The 10 month effort to move Indiana University’s 70,000+ film holdings to the climate-controlled Auxiliary Library Facility has been completed. The constant temperature and humidity of 50 degrees and 30% RH will extend the life of the films an additional 283 years. All of the films were tested for vinegar syndrome, inventoried and rehoused prior to the move.

ALF
Vaults of ALF II

All of the Indiana University Libraries’ Film Archive Collections were moved to the ALF.  These collections include the 48,000 items in the Libraries’ Educational collection, all of the Lilly Libraries’ film collections and the University Archives’ film collections.

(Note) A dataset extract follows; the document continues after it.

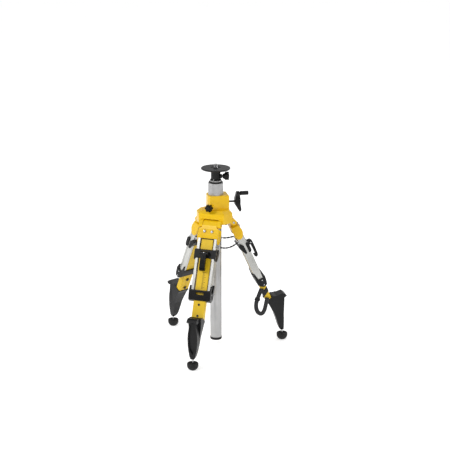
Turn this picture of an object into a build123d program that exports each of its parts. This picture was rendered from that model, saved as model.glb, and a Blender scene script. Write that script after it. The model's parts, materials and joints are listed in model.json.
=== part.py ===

In addition, the Black Film Center Archive’s collections and the Kinsey Institute’s film collections were also moved to the climate-controlled, cold storage ALF environment.

Films
Archivists prepare films for ALF

Film Preservation Grant Awarded

Steenbeck
Archivist Rieta Drinkwine uses the Steenbeck

The Indiana University Libraries Film Archive has been awarded a National Film Preservation Foundation grant to save three of director John Ford’s home movies.  The films to be preserved include Mexico with John Wayne and Henry Fonda; 1948 Car Trip From Monterey Mexico to Durango with Ford, Wayne, and Ward Bond; and 1941 Mazatlan, Mexico Trip.

The NFPF preservation grants target newsreels, silent-era films, documentaries, culturally important home movies, avant-garde films, and endangered independent productions that fall under the radar of commercial preservation programs. The awards provide support to create a film preservation master and two access copies of each work.

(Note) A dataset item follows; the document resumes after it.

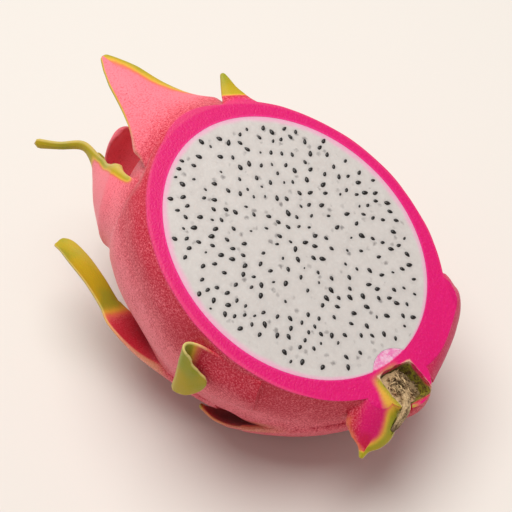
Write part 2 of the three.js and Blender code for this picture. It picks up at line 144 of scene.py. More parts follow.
BRACTS = {
    "crown_top": {
        "green": (0.95, 1.1), "margins": ((0.8, 0.8), (6.4, 0.75)), "margin_from": 0.36, "deep": 0.6,
        "dry": (0.3, 0.0),
        "spine": [
            [12, -4, 37.2, 18, 3.0, 0.026],
            [28, -4, 32.6, 26, 3.6, 0.03],
            [38, -4, 27.4, 19, 3.6, 0.034],
            [46, -5, 24, 13, 3.2, 0.036],
            [55, -6.5, 22.4, 8.6, 2.6, 0.03],
            [64, -7.5, 22.6, 5.8, 2.2, 0.015],
            [69, -7, 23.2, 3.4, 1.9, 0.01],
            [72.5, -6, 24, 0.9, 1.2, 0],
        ],
    },
    "crown_left": {
        "green": (0.56, 0.74), "margins": ((2.0, 0.6), (3.2, 0.95)), "margin_from": 0.08, "deep": 0.7,
        "dry": (0.2, 0.5), "hugs": 2.0,
        "spine": [
            [-2, 80, 37.4, 17, 3.0, 0.025],
            [14, 79, 35.6, 21, 3.2, 0.026],
            [28, 79, 31.7, 22.5, 3.0, 0.028],
            [40, 85, 24.6, 15.5, 3.0, 0.034],
            [50, 94, 19.7, 11.6, 2.8, 0.048],
            [57, 102, 14.2, 7, 2.4, 0.07],
            [62, 111, 10.8, 3.2, 2.0, 0.08],
            [68.5, 116, 9.6, 1.7, 1.6, 0.1],
            [75, 118, 14.2, 1.3, 1.4, 0.1],
            [82, 119, 18.6, 1.9, 1.5, 0.2],
        ],
    },
    "crown_inner": {
        **ALL_PINK,
        "spine": [
            [38, -150, 26, 12, 3.0, 0.03],
            [48, -152, 21, 13, 3.0, 0.04],
            [58, -156, 14, 12, 2.8, 0.05],
            [63, -172, 6, 9, 2.4, 0.06],
            [61, 20, 4, 2.4, 1.8, 0.07],
        ],
    },
    "crown_far": {
        "green": (0.7, 0.95), **HIDDEN_AT_CROWN,
        "spine": [
            [16, -108, 36, 16, 3.0, 0.025],
            [32, -109, 32.8, 15, 3.4, 0.03],
            [46, -110, 26, 10, 2.8, 0.03],
            [57, -111, 22.5, 5.5, 2.2, 0.02],
            [67, -112, 23.5, 1, 1.2, 0],
        ],
    },
    "crown_under": {
        "green": (0.65, 0.95), **HIDDEN_AT_CROWN,
        "spine": [
            [20, 172, 35, 15, 3.0, 0.025],
            [36, 172, 31, 14, 3.2, 0.03],
            [50, 172, 25, 9.5, 2.6, 0.03],
            [61, 171, 20.5, 5, 2.0, 0.02],
            [70, 170, 14, 1.2, 1.2, 0],
        ],
    },
    "left_low": {
        "twist": 50, "green": (0.28, 0.6), "margins": ((1.4, 0.6), (0.6, 0.5)), "margin_from": 0.2,
        "deep": 1.0, "dry": (0.5, 0.5),
        "spine": [
            [-14, 127, 39, 10, 3.0, 0.02],
            [2, 126, 41.6, 10, 3.4, 0.02],
            [14, 124.5, 42.6, 8, 3.0, 0.02],
            [25, 123.5, 41.8, 6, 2.4, 0.04],
            [30, 123.5, 40.6, 4.2, 2.2, 0.08],
            [38, 123.5, 38.5, 3.8, 2.0, 0.14],
            [47, 123.5, 36.9, 3.8, 1.8, 0.18],
            [53, 124, 36.2, 3.2, 1.6, 0.22],
            [56.5, 124.5, 36.8, 1.7, 1.5, 0.3],
        ],
    },
    "curl": {
        "across": (0, 0.139, -0.99), "green": (0.24, 0.5), "margins": ((1.0, 0.6), (1.0, 0.6)),
        "margin_from": 0.3, "deep": 0.5, "dry": (0.8, 0.8),
        "spine": [
            [-27, 83, 36.3, 6, 3.0, 0.024],
            [-18, 83, 39.4, 7.5, 2.6, 0.024],
            [-12.5, 83, 41.6, 8.6, 2.0, 0.02],
            [-9, 82.7, 43.8, 9.6, 1.6, 0.012],
            [-7.9, 82.6, 45.4, 9.9, 1.5, 0.008],
            [-9, 82.8, 46.7, 9.2, 1.4, 0],
            [-11.6, 83, 46.4, 7.4, 1.3, 0],
            [-14, 82.6, 45.1, 4.8, 1.2, 0],
            [-15.8, 81.8, 43.7, 1.4, 1.0, 0],
        ],
    },
    "bottom": {
        "green": (0.85, 1.05), "margins": ((0.3, 0.4), (0.3, 0.4)), "margin_from": 0.5,
        "deep": 1.0, "dry": (0.35, 0.35),
        "spine": [
            [-48, 136, 16, 8, 3.0, 0.02],
            [-38, 135.5, 28.5, 13, 3.2, 0.02],
            [-28, 135, 37.6, 14, 2.4, 0.02],
            [-20, 133, 42.6, 11, 1.8, 0.02],
            [-13, 130.5, 44.8, 5.5, 1.4, 0.015],
            [-8.8, 128.5, 45, 1.2, 1.0, 0],
        ],
    },
    "top_small": {
        "face": (-0.26, 0, 0.97), "green": (0.05, 0.4), "margins": ((1.0, 0.8), (1.0, 0.6)),
        "margin_from": 0.2, "deep": 0.0, "dry": (0.2, 0.2),
        "spine": [
            [22, -24, 28, 12, 3.0, 0],
            [29, -29.5, 31, 8.5, 2.6, 0],
            [33.5, -33, 31.6, 4.6, 2.2, 0],
            [38, -35.5, 32.6, 2.6, 1.8, 0],
            [43, -37, 34.8, 0.6, 1.1, 0],
        ],
    },
    "stem_lobe": {
        "face": STEM_FACE, "green": (0.8, 0.95), "margins": ((7.0, 1.0), (3.0, 0.34)), "margin_from": 0.12,
        "deep": 0.5, "dry": (1.0, 0.1),
        "spine": [
            [-42.5, 64, 8.5, 6, 6.0, 0],
            [-48.8, 75, 13.2, 6.2, 6.0, 0.02],
            [-51.6, 86, 16.6, 6.8, 4.6, 0.03],
            [-53.6, 93.5, 19.6, 6.5, 3.2, 0.04],
            [-54.6, 97.5, 22, 4.4, 2.4, 0.04],
            [-55.2, 99.5, 23.8, 1.7, 1.8, 0.04],
            [-56, 101.5, 26, 0.5, 1.2, 0],
        ],
    },
    "right_corner": {
        **ALL_PINK,
        "spine": [
            [-53.2, -60, 3, 4.5, 3.6, 0.02],
            [-50.2, -73, 11.6, 5.4, 4.4, 0.02],
            [-46.7, -77.5, 19.8, 5.8, 4.8, 0.01],
            [-43.8, -78.3, 25, 5.6, 4.6, 0],
            [-40.8, -77.5, 27.2, 4.2, 3.6, 0],
            [-37.5, -77, 29, 2, 2.0, 0],
        ],
    },
    "far_side": {
        "green": (0.55, 0.85), **HIDDEN_ON_BODY,
        "spine": [
            [-12, -112, 38.6, 12, 3.0, 0.02],
            [4, -112, 41, 12, 3.4, 0.02],
            [18, -112, 41.4, 8.5, 2.4, 0.01],
            [30, -113, 43, 4.5, 1.8, 0],
            [40, -114, 47, 1.1, 1.1, 0],
        ],
    },
    "far_low": {
        "green": (0.6, 0.9), **HIDDEN_ON_BODY,
        "spine": [
            [-40, -140, 24, 9, 3.0, 0.02],
            [-27, -141, 35.2, 11, 3.2, 0.02],
            [-14, -142, 41, 7.5, 2.2, 0.01],
            [-3, -142, 43.6, 1.2, 1.2, 0],
        ],
    },
}
BLADE_EDGE = 0.8
EDGE_ROUNDING = 0.45
TIP_ROUNDING = 0.03
ROOT_SHARE = 0.5
FILLET_UNDER_CUT = (-9.0, -3.0)
SKIN_RIPPLES = ((0.45, 45.0), (0.18, 140.0))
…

IU Libraries Film Archive Acquires Lane Education Service District Collection

Twelve-thousand educational 16mm films were recently donated to the Indiana University Libraries Film Archive from Lane Education Service District. The films consist of a collection of films that were acquired from a disbanded Oregon University consortium and consists of theatrical releases including some silent films and titles from the 50s and early 60s and a collection of educational films that range in date from the 1920s through the 1980s and were rented to grade schools and high schools for instructional viewings.